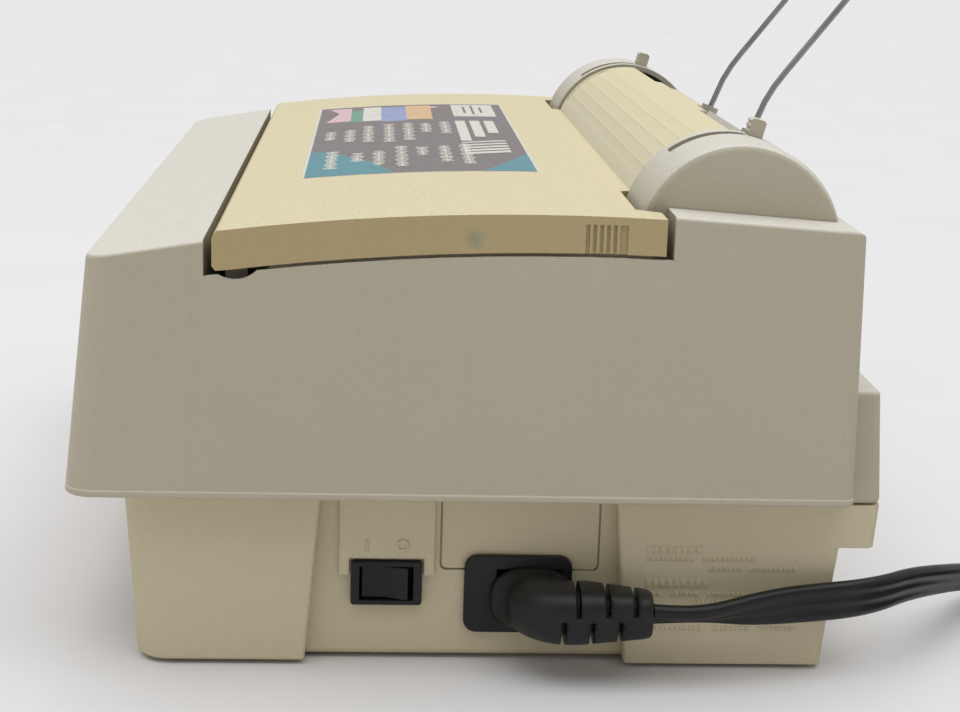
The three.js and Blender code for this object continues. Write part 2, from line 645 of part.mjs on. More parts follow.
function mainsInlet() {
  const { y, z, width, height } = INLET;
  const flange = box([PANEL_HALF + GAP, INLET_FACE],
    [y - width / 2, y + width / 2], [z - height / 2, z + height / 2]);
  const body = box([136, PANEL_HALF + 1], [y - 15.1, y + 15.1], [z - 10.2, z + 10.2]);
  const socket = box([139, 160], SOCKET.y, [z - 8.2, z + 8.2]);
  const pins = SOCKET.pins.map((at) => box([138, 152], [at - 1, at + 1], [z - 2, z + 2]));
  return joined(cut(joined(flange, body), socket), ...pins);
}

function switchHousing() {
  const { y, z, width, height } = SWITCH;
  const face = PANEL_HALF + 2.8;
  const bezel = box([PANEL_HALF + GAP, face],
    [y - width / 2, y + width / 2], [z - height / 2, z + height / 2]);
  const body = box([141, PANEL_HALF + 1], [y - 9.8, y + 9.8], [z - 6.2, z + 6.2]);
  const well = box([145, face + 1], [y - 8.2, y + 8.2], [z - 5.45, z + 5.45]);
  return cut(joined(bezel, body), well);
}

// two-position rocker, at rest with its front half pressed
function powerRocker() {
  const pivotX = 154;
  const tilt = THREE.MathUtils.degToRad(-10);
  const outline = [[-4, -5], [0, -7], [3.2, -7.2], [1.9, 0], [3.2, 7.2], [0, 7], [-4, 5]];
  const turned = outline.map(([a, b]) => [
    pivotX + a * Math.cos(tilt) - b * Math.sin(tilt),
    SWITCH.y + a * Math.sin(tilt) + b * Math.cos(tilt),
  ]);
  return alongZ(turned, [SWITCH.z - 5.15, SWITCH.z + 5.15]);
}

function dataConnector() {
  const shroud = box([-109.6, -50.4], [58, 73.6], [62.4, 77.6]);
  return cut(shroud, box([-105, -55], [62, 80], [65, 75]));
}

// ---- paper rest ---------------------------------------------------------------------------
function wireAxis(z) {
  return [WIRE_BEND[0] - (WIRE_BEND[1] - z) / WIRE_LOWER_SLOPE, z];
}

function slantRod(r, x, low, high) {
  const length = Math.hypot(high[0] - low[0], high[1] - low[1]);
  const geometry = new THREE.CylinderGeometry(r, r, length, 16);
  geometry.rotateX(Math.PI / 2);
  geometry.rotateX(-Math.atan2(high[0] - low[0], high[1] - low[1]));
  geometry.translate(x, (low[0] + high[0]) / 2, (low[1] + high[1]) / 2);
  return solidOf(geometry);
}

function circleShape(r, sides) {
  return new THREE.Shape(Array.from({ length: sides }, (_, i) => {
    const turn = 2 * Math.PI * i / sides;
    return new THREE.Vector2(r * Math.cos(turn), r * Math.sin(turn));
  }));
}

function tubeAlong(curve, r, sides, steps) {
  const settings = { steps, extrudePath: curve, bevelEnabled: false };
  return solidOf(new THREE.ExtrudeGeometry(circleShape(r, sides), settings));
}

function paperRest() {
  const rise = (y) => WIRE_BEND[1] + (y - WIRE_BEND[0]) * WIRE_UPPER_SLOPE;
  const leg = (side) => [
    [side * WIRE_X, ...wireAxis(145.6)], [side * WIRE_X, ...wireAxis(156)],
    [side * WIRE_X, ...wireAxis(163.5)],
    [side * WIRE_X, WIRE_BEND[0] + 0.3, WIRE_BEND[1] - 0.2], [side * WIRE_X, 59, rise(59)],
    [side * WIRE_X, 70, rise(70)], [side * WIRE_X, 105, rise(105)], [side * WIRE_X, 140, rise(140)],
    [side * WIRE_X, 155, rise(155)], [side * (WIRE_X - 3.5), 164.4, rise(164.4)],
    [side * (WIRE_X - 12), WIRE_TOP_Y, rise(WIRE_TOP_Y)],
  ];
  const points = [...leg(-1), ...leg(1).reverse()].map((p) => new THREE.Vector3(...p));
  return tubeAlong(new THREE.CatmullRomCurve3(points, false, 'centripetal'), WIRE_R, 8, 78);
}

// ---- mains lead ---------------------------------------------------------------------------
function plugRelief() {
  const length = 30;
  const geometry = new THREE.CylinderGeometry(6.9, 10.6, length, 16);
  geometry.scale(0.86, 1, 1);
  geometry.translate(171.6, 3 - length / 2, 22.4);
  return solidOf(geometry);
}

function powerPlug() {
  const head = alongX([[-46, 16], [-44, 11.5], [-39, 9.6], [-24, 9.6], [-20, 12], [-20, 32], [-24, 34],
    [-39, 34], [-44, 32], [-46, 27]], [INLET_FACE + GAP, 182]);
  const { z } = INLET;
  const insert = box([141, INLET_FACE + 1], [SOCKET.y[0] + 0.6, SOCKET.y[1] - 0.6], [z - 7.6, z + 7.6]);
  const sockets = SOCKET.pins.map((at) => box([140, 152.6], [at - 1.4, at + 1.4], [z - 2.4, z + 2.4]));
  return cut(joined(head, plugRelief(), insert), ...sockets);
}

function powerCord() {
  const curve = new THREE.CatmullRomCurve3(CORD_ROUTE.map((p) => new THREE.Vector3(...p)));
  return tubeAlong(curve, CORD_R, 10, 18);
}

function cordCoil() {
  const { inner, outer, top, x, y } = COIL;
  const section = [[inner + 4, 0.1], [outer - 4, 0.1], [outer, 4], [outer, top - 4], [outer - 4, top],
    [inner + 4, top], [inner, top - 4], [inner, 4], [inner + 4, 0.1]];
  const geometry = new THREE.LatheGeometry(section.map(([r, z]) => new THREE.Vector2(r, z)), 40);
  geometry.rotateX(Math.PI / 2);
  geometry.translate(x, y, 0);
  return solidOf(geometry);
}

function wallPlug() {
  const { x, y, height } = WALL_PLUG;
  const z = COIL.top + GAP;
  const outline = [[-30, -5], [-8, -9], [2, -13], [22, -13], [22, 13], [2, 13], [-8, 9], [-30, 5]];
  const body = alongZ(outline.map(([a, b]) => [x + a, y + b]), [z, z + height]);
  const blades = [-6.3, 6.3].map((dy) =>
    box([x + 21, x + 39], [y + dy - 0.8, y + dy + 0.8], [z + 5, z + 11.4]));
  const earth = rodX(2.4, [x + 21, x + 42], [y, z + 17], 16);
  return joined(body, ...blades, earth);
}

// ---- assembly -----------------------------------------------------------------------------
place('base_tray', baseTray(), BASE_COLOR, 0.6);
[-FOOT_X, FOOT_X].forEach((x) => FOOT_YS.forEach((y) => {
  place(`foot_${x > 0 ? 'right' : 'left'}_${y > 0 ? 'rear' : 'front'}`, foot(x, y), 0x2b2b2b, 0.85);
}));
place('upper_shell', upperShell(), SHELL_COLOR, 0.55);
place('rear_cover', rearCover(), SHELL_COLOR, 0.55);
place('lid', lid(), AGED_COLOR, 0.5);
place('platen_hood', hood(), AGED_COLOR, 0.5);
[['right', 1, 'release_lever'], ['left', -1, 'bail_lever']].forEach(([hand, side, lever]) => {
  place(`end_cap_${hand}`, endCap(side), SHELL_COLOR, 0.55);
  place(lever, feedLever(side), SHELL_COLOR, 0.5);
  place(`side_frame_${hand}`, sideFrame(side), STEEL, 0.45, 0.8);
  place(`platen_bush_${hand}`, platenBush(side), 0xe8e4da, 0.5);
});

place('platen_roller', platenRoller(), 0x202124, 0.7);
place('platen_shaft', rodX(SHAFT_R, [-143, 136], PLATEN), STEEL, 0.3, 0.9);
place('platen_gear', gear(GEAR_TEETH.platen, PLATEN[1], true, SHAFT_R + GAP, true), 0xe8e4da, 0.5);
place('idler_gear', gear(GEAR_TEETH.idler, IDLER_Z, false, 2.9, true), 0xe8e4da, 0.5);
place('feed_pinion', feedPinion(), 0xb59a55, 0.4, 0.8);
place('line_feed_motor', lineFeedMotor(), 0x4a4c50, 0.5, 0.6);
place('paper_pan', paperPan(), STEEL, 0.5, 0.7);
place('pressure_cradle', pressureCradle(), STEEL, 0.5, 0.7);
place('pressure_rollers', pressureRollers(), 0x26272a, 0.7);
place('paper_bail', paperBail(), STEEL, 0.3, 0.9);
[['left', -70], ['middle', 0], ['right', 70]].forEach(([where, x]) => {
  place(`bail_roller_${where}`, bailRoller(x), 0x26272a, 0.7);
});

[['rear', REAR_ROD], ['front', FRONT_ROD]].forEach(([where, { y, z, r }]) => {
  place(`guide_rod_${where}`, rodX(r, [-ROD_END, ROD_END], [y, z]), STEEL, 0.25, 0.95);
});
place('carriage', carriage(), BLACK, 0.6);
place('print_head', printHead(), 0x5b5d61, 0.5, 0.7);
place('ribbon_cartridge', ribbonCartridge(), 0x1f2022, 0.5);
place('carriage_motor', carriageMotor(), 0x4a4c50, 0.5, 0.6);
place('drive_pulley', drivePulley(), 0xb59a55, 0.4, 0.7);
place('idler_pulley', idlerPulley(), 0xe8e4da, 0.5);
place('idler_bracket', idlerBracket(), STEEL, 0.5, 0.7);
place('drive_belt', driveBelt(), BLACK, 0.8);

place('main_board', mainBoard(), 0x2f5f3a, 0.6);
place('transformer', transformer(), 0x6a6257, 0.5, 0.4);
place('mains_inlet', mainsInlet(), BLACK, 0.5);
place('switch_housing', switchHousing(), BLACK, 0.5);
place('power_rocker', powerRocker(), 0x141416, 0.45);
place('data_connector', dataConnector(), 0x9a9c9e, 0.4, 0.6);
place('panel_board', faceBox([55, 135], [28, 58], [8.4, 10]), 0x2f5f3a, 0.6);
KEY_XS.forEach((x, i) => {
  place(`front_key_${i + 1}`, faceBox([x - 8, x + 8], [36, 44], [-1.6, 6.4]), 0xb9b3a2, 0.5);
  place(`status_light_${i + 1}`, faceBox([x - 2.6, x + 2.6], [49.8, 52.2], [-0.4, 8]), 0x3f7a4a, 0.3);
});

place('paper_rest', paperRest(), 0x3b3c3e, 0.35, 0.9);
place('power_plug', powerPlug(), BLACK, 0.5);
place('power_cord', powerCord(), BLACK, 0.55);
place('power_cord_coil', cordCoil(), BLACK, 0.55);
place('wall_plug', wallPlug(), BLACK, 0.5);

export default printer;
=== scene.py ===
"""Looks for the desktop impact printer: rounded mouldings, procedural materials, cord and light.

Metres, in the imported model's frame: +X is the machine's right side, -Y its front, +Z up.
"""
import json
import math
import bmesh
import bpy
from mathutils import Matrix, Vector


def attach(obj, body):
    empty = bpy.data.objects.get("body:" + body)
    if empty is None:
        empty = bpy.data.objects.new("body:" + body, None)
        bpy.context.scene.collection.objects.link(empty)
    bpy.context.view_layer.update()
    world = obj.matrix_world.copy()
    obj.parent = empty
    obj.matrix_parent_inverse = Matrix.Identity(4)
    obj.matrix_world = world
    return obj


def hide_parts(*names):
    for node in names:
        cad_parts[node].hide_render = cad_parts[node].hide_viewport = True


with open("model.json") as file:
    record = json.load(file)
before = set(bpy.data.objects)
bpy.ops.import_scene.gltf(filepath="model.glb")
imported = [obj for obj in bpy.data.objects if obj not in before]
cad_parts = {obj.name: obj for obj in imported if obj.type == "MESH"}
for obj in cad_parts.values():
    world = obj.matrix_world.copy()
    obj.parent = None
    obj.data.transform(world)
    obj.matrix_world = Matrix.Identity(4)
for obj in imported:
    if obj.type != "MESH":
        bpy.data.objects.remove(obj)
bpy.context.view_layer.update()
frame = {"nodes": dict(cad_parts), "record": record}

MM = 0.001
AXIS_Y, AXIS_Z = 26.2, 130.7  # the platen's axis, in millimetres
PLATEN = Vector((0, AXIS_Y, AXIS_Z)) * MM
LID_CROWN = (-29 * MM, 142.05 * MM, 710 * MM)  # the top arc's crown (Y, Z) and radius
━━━
Description of the task: Go through the material above and output exactly the lines from the one containing "place('paper_rest', paperRest(), 0x3b3c3e, 0.35, 0.9);" through the one containing "imported = [obj".

Expected answer:
place('paper_rest', paperRest(), 0x3b3c3e, 0.35, 0.9);
place('power_plug', powerPlug(), BLACK, 0.5);
place('power_cord', powerCord(), BLACK, 0.55);
place('power_cord_coil', cordCoil(), BLACK, 0.55);
place('wall_plug', wallPlug(), BLACK, 0.5);

export default printer;
=== scene.py ===
"""Looks for the desktop impact printer: rounded mouldings, procedural materials, cord and light.

Metres, in the imported model's frame: +X is the machine's right side, -Y its front, +Z up.
"""
import json
import math
import bmesh
import bpy
from mathutils import Matrix, Vector


def attach(obj, body):
    empty = bpy.data.objects.get("body:" + body)
    if empty is None:
        empty = bpy.data.objects.new("body:" + body, None)
        bpy.context.scene.collection.objects.link(empty)
    bpy.context.view_layer.update()
    world = obj.matrix_world.copy()
    obj.parent = empty
    obj.matrix_parent_inverse = Matrix.Identity(4)
    obj.matrix_world = world
    return obj


def hide_parts(*names):
    for node in names:
        cad_parts[node].hide_render = cad_parts[node].hide_viewport = True


with open("model.json") as file:
    record = json.load(file)
before = set(bpy.data.objects)
bpy.ops.import_scene.gltf(filepath="model.glb")
imported = [obj for obj in bpy.data.objects if obj not in before]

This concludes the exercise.